▶ _SHORT EXERCISE_:
The data below needs to be returned exactly, line for line.

▶ _DATASET CONTENT_:
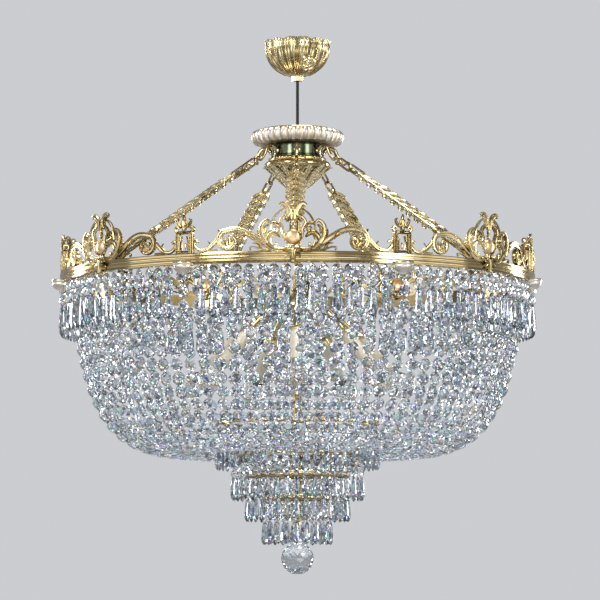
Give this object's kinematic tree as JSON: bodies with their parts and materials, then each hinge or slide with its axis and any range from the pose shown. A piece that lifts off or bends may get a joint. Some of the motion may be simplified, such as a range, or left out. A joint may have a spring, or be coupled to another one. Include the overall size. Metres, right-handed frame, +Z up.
{
  "type": "basket chandelier",
  "caption": "Crystal basket chandelier: scrolled gold gallery ring on leaf arms, net of strung octagons, tiers of drops and a faceted ball, hung from a canopy.",
  "frame": {"origin": "middle of the bracket's face that lies on the ceiling, on the axis that everything hangs from", "axes": "+Z up into the ceiling; -Y is the front, the side that the picture shows; +X is to the right of it"},
  "size_m": [0.6362, 0.6431, 0.7064],
  "materials": {
    "gold": "polished yellow gold plate",
    "gold_cast": "cast and gold plated, darker in the hollows",
    "crystal": "cut and polished lead crystal",
    "crystal_ball": "faceted lead crystal ball",
    "bulb_glass": "clear lamp glass",
    "candle": "cream candle sleeve",
    "cable": "black flexible cable",
    "steel": "plain zinc plated steel"
  },
  "bodies": {
    "ceiling": {"ceiling_bracket": "steel", "ceiling_eye": "steel"},
    "hanger": {"hanger_link": "steel"},
    "canopy": {"canopy_cup": "gold_cast", "canopy_nut": "gold", "canopy_screw": "gold"},
    "chandelier": {"cable_eye": "steel", "suspension_cable": "cable", "hub_top_plate": "gold", "hub_drum": "gold", "hub_moulding": "gold", "hub_knob": "gold", "central_tube": "gold", "arm_hooks": "gold", "arm_links": "gold", "main_ring": "gold", "pilaster_cups": "gold", "lamp_body": "gold", "lamp_arms": "gold", "lamp_holders": "gold", "tier_ring_a": "gold", "tier_ring_b": "gold", "tier_ring_c": "gold", "tier_ring_d": "gold", "bottom_nut": "gold", "hub_gadroon_ring": "gold_cast", "hub_leaf_cone": "gold_cast", "arm_leaf_straps": "gold_cast", "crown_ornaments": "gold_cast", "crown_scrolls": "gold_cast", "crown_pilasters": "gold_cast", "candle_sleeves": "candle", "trim_drops": "crystal", "tier_drops_a": "crystal", "tier_drops_b": "crystal", "tier_drops_c": "crystal", "tier_drops_d": "crystal", "net_upper_1": "crystal", "net_upper_2": "crystal", "net_upper_3": "crystal", "net_upper_4": "crystal", "net_upper_5": "crystal", "net_upper_6": "crystal", "net_upper_7": "crystal", "net_lower_1": "crystal", "net_lower_2": "crystal", "net_lower_3": "crystal", "net_lower_4": "crystal", "net_lower_5": "crystal", "net_lower_6": "crystal", "net_lower_7": "crystal"},
    "bulb_1": {"bulb_1": "bulb_glass"},
    "bulb_2": {"bulb_2": "bulb_glass"},
    "bulb_3": {"bulb_3": "bulb_glass"},
    "bulb_4": {"bulb_4": "bulb_glass"},
    "bulb_5": {"bulb_5": "bulb_glass"},
    "bulb_6": {"bulb_6": "bulb_glass"},
    "bulb_7": {"bulb_7": "bulb_glass"},
    "ball_hanger": {"ball_hanger": "gold"},
    "ball": {"crystal_ball": "crystal_ball"}
  },
  "joints": [
    {"name": "swing_front", "type": "hinge", "parent": "ceiling", "child": "hanger", "pos_m": [0, 0, -0.01135], "axis": [1, 0, 0], "range_deg": [-3, 3]},
    {"name": "swing_side", "type": "hinge", "parent": "hanger", "child": "chandelier", "pos_m": [0, 0, -0.03005], "axis": [0, 1, 0], "range_deg": [-3, 3]},
    {"name": "canopy_slide", "type": "slide", "parent": "chandelier", "child": "canopy", "axis": [0, 0, -1], "range_m": [0, 0.04]},
    {"name": "ball_swing_front", "type": "hinge", "parent": "chandelier", "child": "ball_hanger", "pos_m": [0, 0, -0.64305], "axis": [1, 0, 0], "range_deg": [-20, 20]},
    {"name": "ball_swing_side", "type": "hinge", "parent": "ball_hanger", "child": "ball", "pos_m": [0, 0, -0.66025], "axis": [0, 1, 0], "range_deg": [-20, 20]},
    {"name": "bulb_1_unscrew", "type": "slide", "parent": "chandelier", "child": "bulb_1", "axis": [-0.0121, -0.6946, -0.7193], "range_m": [0, 0.022]},
    {"name": "bulb_2_unscrew", "type": "slide", "parent": "chandelier", "child": "bulb_2", "axis": [0.5355, -0.4425, -0.7193], "range_m": [0, 0.022]},
    {"name": "bulb_3_unscrew", "type": "slide", "parent": "chandelier", "child": "bulb_3", "axis": [0.6798, 0.1427, -0.7193], "range_m": [0, 0.022]},
    {"name": "bulb_4_unscrew", "type": "slide", "parent": "chandelier", "child": "bulb_4", "axis": [0.3123, 0.6205, -0.7193], "range_m": [0, 0.022]},
    {"name": "bulb_5_unscrew", "type": "slide", "parent": "chandelier", "child": "bulb_5", "axis": [-0.2904, 0.631, -0.7193], "range_m": [0, 0.022]},
    {"name": "bulb_6_unscrew", "type": "slide", "parent": "chandelier", "child": "bulb_6", "axis": [-0.6744, 0.1664, -0.7193], "range_m": [0, 0.022]},
    {"name": "bulb_7_unscrew", "type": "slide", "parent": "chandelier", "child": "bulb_7", "axis": [-0.5506, -0.4236, -0.7193], "range_m": [0, 0.022]}
  ]
}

▶ _CORRECT RESPONSE_:
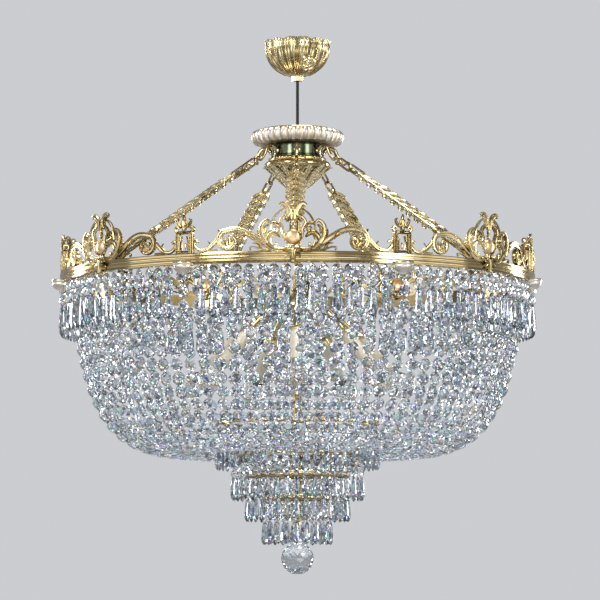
Give this object's kinematic tree as JSON: bodies with their parts and materials, then each hinge or slide with its axis and any range from the pose shown. A piece that lifts off or bends may get a joint. Some of the motion may be simplified, such as a range, or left out. A joint may have a spring, or be coupled to another one. Include the overall size. Metres, right-handed frame, +Z up.
{
  "type": "basket chandelier",
  "caption": "Crystal basket chandelier: scrolled gold gallery ring on leaf arms, net of strung octagons, tiers of drops and a faceted ball, hung from a canopy.",
  "frame": {"origin": "middle of the bracket's face that lies on the ceiling, on the axis that everything hangs from", "axes": "+Z up into the ceiling; -Y is the front, the side that the picture shows; +X is to the right of it"},
  "size_m": [0.6362, 0.6431, 0.7064],
  "materials": {
    "gold": "polished yellow gold plate",
    "gold_cast": "cast and gold plated, darker in the hollows",
    "crystal": "cut and polished lead crystal",
    "crystal_ball": "faceted lead crystal ball",
    "bulb_glass": "clear lamp glass",
    "candle": "cream candle sleeve",
    "cable": "black flexible cable",
    "steel": "plain zinc plated steel"
  },
  "bodies": {
    "ceiling": {"ceiling_bracket": "steel", "ceiling_eye": "steel"},
    "hanger": {"hanger_link": "steel"},
    "canopy": {"canopy_cup": "gold_cast", "canopy_nut": "gold", "canopy_screw": "gold"},
    "chandelier": {"cable_eye": "steel", "suspension_cable": "cable", "hub_top_plate": "gold", "hub_drum": "gold", "hub_moulding": "gold", "hub_knob": "gold", "central_tube": "gold", "arm_hooks": "gold", "arm_links": "gold", "main_ring": "gold", "pilaster_cups": "gold", "lamp_body": "gold", "lamp_arms": "gold", "lamp_holders": "gold", "tier_ring_a": "gold", "tier_ring_b": "gold", "tier_ring_c": "gold", "tier_ring_d": "gold", "bottom_nut": "gold", "hub_gadroon_ring": "gold_cast", "hub_leaf_cone": "gold_cast", "arm_leaf_straps": "gold_cast", "crown_ornaments": "gold_cast", "crown_scrolls": "gold_cast", "crown_pilasters": "gold_cast", "candle_sleeves": "candle", "trim_drops": "crystal", "tier_drops_a": "crystal", "tier_drops_b": "crystal", "tier_drops_c": "crystal", "tier_drops_d": "crystal", "net_upper_1": "crystal", "net_upper_2": "crystal", "net_upper_3": "crystal", "net_upper_4": "crystal", "net_upper_5": "crystal", "net_upper_6": "crystal", "net_upper_7": "crystal", "net_lower_1": "crystal", "net_lower_2": "crystal", "net_lower_3": "crystal", "net_lower_4": "crystal", "net_lower_5": "crystal", "net_lower_6": "crystal", "net_lower_7": "crystal"},
    "bulb_1": {"bulb_1": "bulb_glass"},
    "bulb_2": {"bulb_2": "bulb_glass"},
    "bulb_3": {"bulb_3": "bulb_glass"},
    "bulb_4": {"bulb_4": "bulb_glass"},
    "bulb_5": {"bulb_5": "bulb_glass"},
    "bulb_6": {"bulb_6": "bulb_glass"},
    "bulb_7": {"bulb_7": "bulb_glass"},
    "ball_hanger": {"ball_hanger": "gold"},
    "ball": {"crystal_ball": "crystal_ball"}
  },
  "joints": [
    {"name": "swing_front", "type": "hinge", "parent": "ceiling", "child": "hanger", "pos_m": [0, 0, -0.01135], "axis": [1, 0, 0], "range_deg": [-3, 3]},
    {"name": "swing_side", "type": "hinge", "parent": "hanger", "child": "chandelier", "pos_m": [0, 0, -0.03005], "axis": [0, 1, 0], "range_deg": [-3, 3]},
    {"name": "canopy_slide", "type": "slide", "parent": "chandelier", "child": "canopy", "axis": [0, 0, -1], "range_m": [0, 0.04]},
    {"name": "ball_swing_front", "type": "hinge", "parent": "chandelier", "child": "ball_hanger", "pos_m": [0, 0, -0.64305], "axis": [1, 0, 0], "range_deg": [-20, 20]},
    {"name": "ball_swing_side", "type": "hinge", "parent": "ball_hanger", "child": "ball", "pos_m": [0, 0, -0.66025], "axis": [0, 1, 0], "range_deg": [-20, 20]},
    {"name": "bulb_1_unscrew", "type": "slide", "parent": "chandelier", "child": "bulb_1", "axis": [-0.0121, -0.6946, -0.7193], "range_m": [0, 0.022]},
    {"name": "bulb_2_unscrew", "type": "slide", "parent": "chandelier", "child": "bulb_2", "axis": [0.5355, -0.4425, -0.7193], "range_m": [0, 0.022]},
    {"name": "bulb_3_unscrew", "type": "slide", "parent": "chandelier", "child": "bulb_3", "axis": [0.6798, 0.1427, -0.7193], "range_m": [0, 0.022]},
    {"name": "bulb_4_unscrew", "type": "slide", "parent": "chandelier", "child": "bulb_4", "axis": [0.3123, 0.6205, -0.7193], "range_m": [0, 0.022]},
    {"name": "bulb_5_unscrew", "type": "slide", "parent": "chandelier", "child": "bulb_5", "axis": [-0.2904, 0.631, -0.7193], "range_m": [0, 0.022]},
    {"name": "bulb_6_unscrew", "type": "slide", "parent": "chandelier", "child": "bulb_6", "axis": [-0.6744, 0.1664, -0.7193], "range_m": [0, 0.022]},
    {"name": "bulb_7_unscrew", "type": "slide", "parent": "chandelier", "child": "bulb_7", "axis": [-0.5506, -0.4236, -0.7193], "range_m": [0, 0.022]}
  ]
}